There are currently more than 200,000 individuals in the United States on a waiting list for an organ transplant, and nearly 100 are under 1 year of age. In the first study to look at the potential for organ donation from dying infants in a Neonatal Intensive Care Unit (NICU) setting, Harvard researchers from Brigham and Womens Hospital (BWH), Childrens Hospital Boston, and Beth Israel Deaconess Medical Center demonstrated that an estimated 8 percent of NICU mortalities would be eligible for organ donation after cardiac death.
A key motivation behind this study was our inability to act, under current guidelines, on the direct requests from parents faced with the loss of their newborn, who turned to us wanting their child to be an organ donor, said Richard Parad, a neonatologist in the Newborn Medicine Department at BWH and associate professor of pediatrics at Harvard Medical School (HMS). Parad explained that some parents want their child to be an organ donor to help create at least one positive outcome from their tragic loss.

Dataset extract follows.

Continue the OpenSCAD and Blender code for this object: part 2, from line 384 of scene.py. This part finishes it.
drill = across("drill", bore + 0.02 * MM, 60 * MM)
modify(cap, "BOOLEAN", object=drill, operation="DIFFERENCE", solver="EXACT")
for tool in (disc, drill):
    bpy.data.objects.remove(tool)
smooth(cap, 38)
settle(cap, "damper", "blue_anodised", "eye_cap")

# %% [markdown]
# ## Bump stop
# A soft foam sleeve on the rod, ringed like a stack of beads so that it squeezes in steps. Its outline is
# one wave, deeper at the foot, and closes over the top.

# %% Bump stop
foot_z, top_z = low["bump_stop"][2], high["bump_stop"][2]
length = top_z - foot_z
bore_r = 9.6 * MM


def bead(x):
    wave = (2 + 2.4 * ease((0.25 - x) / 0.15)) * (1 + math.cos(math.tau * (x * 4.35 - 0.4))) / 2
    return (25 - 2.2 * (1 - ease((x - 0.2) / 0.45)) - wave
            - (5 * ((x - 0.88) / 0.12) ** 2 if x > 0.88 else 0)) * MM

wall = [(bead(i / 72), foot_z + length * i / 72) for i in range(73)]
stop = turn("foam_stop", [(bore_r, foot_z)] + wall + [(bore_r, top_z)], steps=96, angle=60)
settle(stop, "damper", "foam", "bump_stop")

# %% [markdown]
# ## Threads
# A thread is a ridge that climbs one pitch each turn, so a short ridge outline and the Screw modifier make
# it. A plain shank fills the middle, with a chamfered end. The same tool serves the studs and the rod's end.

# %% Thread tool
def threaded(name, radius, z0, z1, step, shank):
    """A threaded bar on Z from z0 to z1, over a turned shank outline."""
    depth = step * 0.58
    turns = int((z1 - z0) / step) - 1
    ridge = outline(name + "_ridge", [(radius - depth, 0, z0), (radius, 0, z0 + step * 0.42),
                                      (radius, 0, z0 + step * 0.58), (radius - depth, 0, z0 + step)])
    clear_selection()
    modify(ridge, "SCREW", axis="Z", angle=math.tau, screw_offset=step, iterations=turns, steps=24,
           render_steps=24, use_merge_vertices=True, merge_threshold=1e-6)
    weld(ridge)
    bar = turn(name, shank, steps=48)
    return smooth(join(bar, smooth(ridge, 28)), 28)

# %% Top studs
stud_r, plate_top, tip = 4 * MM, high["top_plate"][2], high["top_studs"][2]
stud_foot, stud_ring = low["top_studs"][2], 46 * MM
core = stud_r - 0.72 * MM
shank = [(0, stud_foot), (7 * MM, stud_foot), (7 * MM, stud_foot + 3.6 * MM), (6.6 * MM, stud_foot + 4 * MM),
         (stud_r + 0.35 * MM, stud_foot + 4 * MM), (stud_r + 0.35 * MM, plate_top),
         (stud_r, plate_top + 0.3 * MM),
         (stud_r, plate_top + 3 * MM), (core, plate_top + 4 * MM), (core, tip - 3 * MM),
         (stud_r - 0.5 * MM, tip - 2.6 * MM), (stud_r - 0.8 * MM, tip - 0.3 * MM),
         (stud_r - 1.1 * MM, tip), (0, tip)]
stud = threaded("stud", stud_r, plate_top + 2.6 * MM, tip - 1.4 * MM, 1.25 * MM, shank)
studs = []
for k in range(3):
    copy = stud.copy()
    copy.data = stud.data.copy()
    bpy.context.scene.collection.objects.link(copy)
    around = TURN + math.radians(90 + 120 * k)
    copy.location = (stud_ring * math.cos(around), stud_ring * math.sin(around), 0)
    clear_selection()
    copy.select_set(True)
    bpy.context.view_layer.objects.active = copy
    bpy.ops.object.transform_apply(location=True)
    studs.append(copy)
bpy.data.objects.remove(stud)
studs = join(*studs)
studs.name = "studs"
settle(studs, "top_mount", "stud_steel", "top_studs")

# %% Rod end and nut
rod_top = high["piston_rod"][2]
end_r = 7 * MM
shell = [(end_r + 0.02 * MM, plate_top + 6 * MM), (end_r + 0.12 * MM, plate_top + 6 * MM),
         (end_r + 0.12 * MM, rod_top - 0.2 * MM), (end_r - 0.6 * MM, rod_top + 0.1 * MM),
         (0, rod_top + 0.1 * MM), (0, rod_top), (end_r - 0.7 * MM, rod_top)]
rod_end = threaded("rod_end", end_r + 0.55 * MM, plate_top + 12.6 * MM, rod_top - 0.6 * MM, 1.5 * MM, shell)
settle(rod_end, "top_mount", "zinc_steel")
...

Currently, infants and young children in need of an organ transplant may only receive an organ from an older child, or part of an organ from an adult. In addition to the challenge of making a larger organ fit in a smaller infant body, demand is currently in excess of supply for these adult organs.

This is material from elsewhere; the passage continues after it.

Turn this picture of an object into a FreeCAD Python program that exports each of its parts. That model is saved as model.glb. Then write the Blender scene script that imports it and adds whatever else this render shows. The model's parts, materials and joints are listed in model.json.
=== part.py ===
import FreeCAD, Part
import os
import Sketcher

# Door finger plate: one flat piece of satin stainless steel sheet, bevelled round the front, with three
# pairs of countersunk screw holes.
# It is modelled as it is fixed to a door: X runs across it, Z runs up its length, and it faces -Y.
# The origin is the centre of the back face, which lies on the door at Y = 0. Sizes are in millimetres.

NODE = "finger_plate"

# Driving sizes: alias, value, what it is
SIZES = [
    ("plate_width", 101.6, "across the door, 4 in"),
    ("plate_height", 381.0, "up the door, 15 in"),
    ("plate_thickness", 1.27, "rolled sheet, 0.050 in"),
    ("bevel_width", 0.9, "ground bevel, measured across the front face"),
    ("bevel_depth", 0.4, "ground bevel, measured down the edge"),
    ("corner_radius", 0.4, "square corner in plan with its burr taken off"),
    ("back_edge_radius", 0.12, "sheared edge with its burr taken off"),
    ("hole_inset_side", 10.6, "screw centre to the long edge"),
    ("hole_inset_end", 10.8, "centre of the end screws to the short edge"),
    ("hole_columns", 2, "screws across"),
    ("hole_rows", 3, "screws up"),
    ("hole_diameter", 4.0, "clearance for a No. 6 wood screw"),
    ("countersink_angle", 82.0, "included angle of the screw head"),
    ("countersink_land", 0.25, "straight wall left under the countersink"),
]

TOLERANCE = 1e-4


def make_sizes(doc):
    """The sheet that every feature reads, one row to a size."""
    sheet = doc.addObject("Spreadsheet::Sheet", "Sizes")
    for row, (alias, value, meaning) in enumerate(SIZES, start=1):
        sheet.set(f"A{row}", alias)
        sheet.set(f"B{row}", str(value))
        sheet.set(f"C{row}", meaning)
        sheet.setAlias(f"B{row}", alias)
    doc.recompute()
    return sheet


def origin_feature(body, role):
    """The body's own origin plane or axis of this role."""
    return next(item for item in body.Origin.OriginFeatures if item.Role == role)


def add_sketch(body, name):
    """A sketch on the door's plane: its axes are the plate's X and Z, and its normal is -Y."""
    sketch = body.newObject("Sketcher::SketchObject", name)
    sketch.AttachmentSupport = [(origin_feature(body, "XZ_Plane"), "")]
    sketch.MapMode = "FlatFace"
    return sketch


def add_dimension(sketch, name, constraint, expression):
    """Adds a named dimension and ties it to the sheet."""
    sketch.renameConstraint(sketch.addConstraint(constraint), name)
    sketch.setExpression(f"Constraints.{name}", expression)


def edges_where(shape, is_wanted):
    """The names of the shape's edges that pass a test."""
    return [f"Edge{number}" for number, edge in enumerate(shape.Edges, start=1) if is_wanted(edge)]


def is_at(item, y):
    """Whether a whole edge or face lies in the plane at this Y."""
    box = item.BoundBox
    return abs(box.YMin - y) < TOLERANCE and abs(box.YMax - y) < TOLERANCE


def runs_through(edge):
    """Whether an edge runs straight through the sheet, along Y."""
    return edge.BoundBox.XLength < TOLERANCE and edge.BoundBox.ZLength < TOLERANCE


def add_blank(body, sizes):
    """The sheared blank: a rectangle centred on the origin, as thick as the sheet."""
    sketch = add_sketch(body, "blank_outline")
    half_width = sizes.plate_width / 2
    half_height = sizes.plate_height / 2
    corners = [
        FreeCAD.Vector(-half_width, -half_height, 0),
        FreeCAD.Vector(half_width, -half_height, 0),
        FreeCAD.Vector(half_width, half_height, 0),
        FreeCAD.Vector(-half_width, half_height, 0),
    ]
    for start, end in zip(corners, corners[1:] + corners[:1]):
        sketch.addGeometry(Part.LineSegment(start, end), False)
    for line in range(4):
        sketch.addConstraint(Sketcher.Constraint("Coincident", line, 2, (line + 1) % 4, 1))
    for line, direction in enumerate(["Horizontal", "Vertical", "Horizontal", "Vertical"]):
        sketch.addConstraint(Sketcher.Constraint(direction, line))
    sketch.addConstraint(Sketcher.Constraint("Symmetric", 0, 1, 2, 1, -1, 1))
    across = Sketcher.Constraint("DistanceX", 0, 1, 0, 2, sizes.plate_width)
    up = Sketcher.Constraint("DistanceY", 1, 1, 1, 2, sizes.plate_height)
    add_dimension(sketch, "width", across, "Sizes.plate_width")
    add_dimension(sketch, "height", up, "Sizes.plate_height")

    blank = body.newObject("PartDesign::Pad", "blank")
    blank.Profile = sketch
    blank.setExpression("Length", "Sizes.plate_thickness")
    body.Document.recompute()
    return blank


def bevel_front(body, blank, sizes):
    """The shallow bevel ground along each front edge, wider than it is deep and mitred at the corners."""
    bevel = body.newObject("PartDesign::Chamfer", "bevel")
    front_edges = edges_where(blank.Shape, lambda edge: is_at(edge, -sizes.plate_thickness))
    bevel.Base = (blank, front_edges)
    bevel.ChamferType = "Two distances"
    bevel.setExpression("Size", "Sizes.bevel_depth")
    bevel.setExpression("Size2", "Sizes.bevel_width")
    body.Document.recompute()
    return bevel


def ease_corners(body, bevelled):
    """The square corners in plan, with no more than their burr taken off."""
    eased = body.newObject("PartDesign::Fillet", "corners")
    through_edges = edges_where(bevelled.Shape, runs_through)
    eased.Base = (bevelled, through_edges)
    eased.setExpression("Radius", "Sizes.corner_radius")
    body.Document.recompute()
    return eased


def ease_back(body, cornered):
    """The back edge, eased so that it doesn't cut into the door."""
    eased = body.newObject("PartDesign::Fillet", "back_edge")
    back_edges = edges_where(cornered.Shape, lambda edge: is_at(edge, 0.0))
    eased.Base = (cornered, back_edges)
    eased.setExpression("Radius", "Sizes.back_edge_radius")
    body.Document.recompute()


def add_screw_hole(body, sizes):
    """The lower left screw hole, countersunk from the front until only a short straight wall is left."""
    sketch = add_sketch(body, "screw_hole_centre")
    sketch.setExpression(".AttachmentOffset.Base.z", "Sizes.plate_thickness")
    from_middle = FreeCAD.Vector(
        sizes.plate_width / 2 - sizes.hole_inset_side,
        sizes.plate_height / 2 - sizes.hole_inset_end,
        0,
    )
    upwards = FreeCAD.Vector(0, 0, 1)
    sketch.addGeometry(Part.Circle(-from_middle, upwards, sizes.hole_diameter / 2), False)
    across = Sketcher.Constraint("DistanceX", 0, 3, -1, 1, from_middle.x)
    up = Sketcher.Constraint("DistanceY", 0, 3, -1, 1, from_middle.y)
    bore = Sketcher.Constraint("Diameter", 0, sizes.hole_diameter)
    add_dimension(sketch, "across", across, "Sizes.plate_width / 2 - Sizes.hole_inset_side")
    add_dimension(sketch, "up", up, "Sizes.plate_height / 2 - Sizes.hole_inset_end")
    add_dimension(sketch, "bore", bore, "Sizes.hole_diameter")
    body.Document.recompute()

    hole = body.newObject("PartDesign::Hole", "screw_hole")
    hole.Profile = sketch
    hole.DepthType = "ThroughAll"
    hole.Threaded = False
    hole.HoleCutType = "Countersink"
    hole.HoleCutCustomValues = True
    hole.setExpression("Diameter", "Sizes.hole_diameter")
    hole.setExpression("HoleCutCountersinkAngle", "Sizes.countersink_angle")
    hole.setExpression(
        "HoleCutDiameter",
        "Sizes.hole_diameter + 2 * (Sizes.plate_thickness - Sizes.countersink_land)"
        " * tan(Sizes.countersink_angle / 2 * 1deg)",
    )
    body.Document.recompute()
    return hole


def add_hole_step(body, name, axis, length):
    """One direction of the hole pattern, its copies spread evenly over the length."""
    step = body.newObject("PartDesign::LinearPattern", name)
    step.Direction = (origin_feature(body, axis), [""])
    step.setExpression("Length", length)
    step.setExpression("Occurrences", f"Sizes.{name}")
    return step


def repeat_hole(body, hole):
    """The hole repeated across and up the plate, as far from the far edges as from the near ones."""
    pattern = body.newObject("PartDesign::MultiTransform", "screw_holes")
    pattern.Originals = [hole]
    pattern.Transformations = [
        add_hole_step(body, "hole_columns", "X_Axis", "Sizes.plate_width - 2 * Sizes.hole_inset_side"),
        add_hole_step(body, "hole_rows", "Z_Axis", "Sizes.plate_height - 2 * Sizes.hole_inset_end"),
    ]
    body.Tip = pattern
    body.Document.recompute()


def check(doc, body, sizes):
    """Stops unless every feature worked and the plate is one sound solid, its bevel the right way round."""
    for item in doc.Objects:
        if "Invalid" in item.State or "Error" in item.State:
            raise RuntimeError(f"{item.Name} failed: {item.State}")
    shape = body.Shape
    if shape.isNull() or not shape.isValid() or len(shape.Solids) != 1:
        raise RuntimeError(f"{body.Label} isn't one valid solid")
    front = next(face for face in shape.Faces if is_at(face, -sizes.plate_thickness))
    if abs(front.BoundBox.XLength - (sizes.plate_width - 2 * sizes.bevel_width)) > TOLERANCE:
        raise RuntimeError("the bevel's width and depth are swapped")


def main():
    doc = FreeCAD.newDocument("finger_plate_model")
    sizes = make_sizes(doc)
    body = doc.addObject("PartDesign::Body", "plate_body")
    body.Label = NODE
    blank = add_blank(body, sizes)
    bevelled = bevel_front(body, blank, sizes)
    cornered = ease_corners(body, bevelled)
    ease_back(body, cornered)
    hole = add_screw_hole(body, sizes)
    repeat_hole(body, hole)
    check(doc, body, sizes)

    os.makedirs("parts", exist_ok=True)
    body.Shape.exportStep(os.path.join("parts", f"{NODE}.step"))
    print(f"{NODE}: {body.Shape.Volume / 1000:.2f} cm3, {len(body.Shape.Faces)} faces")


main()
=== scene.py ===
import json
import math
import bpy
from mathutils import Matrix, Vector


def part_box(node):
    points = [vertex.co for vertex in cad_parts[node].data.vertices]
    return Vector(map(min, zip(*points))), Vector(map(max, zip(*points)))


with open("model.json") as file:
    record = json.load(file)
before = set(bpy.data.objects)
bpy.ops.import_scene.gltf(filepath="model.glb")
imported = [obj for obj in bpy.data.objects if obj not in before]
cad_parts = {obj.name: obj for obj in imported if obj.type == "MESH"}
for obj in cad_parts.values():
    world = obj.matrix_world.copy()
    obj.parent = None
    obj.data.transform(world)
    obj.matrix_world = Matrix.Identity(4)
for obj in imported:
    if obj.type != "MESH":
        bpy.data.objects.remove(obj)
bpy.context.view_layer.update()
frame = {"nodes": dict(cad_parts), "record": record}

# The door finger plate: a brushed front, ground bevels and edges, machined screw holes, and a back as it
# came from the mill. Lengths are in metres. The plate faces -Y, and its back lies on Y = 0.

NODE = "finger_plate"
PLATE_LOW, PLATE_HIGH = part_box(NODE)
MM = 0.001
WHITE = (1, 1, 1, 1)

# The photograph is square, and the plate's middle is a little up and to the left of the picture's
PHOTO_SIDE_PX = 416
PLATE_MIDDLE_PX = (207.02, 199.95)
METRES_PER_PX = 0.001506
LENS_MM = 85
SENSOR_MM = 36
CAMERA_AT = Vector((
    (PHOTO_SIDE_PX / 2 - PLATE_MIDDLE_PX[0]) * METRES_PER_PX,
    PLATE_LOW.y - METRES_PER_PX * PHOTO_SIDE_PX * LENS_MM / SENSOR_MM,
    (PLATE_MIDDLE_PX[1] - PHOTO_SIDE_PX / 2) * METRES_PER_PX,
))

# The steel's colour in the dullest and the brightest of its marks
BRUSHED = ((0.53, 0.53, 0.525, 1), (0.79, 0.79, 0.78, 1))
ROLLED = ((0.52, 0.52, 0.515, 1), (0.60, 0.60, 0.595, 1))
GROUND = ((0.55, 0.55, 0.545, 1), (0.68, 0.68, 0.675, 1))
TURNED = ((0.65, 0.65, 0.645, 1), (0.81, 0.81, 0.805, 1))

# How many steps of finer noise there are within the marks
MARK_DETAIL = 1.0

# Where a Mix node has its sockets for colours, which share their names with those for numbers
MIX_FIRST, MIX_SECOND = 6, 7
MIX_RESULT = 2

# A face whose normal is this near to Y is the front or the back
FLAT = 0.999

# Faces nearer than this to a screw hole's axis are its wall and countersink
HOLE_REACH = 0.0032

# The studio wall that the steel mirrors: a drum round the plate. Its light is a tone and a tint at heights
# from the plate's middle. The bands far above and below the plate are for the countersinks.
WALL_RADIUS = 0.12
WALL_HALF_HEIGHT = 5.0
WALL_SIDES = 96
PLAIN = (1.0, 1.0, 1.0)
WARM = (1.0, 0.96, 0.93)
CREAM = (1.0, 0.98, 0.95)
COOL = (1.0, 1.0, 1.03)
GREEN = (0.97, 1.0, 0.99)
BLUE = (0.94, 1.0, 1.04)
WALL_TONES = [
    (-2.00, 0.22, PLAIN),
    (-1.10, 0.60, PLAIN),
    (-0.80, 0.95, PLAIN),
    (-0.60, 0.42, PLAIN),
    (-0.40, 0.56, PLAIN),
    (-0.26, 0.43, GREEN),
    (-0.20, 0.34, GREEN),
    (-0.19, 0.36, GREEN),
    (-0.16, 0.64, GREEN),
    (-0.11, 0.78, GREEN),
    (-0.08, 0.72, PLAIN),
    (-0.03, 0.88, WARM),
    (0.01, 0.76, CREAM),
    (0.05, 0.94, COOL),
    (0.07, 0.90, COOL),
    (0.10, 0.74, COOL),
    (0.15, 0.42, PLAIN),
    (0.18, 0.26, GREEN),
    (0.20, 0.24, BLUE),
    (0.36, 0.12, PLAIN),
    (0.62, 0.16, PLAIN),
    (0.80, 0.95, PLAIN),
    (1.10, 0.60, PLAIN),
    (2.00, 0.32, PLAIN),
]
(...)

The researchers conducted a retrospective study, looking at all infant deaths at three academic medical center Neonatal Intensive Care Units between 2005 and 2007. They determined eligible donors based on criteria developed with transplantation surgeons and the New England Organ Bank. Out of 192 deaths, based on time of death after being taken off life support, they estimated that 14 livers, 18 kidneys, and 10 hearts might have been made available for transplantation.
As the first study to address this sensitive subject, our main objective was to provide data regarding the availability of infant donors. Further investigation into this potential falls to those in the fields of transplant medicine and ethics. We feel we owe it to the families who request organ donation to be part of the conversation by investigating the size of the potential donor population, said study co-author Anne Hansen of Childrens Hospital Boston. Hansen is an assistant professor of pediatrics at HMS.
Study authors also include Michelle Labrecque of Childrens Hospital Boston and Munish Gupta of Beth Israel Deaconess Medical Center and HMS.